Which is thus described by Dr. Whitaker:--"On the plain summit of the hill are the foundations of a strong wall stretching from the S.W. to the N.E. corner of the tower, and to the edge of a very deep glen. From this glen, a ditch, several hundred yards long, runs south to another deep and rugged ravine. On the N. and W., where the banks are very steep, no wall or mound is discoverable, paling being the only fence that could stand on such ground.

"From the Minstrelsy of the Scottish Border, it appears that such pounds for deer, sheep, etc., were far from being uncommon in the south of Scotland. The principle of them was something like that of a wire mouse-trap. On the declivity of a steep hill, the bottom and sides of which were fenced so as to be impassable, a wall was constructed nearly level with the surface on the outside, yet so high within, that without wings it was impossible to escape in the opposite direction. Care was probably taken that these enclosures should contain better feed than the neighbouring parks or forests; and whoever is acquainted with the habits of these sequacious animals, will easily conceive, that if the leader was once tempted to descend into the snare, a herd would follow."
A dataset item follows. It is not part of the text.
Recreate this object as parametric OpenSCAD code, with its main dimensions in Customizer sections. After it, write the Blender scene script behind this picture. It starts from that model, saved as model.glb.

I cannot conclude without recommending to the notice of all lovers of beautiful scenery Bolton Abbey and its neighbourhood. This enchanting spot belongs to the Duke of Devonshire; and the superintendence of it has for some years been entrusted to the Rev. William Carr, who has most skilfully opened out its features; and, in whatever he has added, has done justice to the place, by working with an invisible hand of art in the very spirit of nature.